Why would you not use PA instead of AB? Using AB is like saying the batter had no chance of striking out when he drew a walk or got hit by a pitch. You are not measuring contact when swinging here since people can be called out on strikes.

I think some of the reasoning for Fangraphs’ approach to “descending denominators” can be found here:

http://www.hardballtimes.com/main/article/a-quick-look-at-four-hitting-rates/

http://www.insidethebook.com/ee/index.php/site/article/why_do_we_apply_adjustments_to_ratios_and_not_rates/

I think there’s an error with the (H-HR)/(AB-K-HR-H) ratio. It should be (H-HR)/(AB-K-H) because in the one you presented, HR are double counted in the denominator.

no cause you’re try to take HR out of the equation. Also, shouldn’t the XBH rate be (2B+3B)/(H-HR), instead of (2B+3B)/H. HR are out of play therefore by the shouldn’t be in the denominator if your asking how many times a player can turn a single that is in play into a base hit

To answer the question as to why this is important — a few years ago Coors had the expected high HR/Game park factor, but it turned out to be entirely an artifact of its depressed SO rate. The actual HR / (AB + SF – SO) (aka HR/Contact or HRC) park factor was dead average.

You get the denominators right in order to understand what’s really going on. For instance, triples are pretty much a speed skill, but a low 3B/PA or 3B/AB might just reflect an inability to hit the ball in the gaps. 3B / (2B + 3B) isolates the actual skill.
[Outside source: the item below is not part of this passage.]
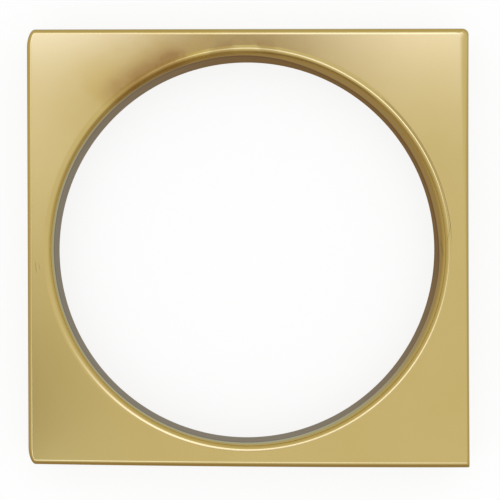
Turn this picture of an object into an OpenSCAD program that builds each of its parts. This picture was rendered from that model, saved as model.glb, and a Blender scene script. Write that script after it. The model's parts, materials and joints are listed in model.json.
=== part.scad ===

Re the question of whether K or BB should be taken out first, I have to admit to violating the binomial logic and taking them out simultaneously. Imagine a hitter taking a 3-2 pitch on the black and you’ll see an argument for regarding them as equals.

One thing that I do some times is to take out both SO+BB, and then doing SO/(SO+BB).

This is similar to taking out 2B+3B together, and then isolating the 3B relative to the 2B+3B.

Bottom line–there are no ‘right’ denominators. The right denominator is the one that best answers the question that you are asking. End of story.

http :// www. buygreatshoes. org

If K/AB is a better rate stat, then why did fangraphs change K% for batters from K/AB to K/PA?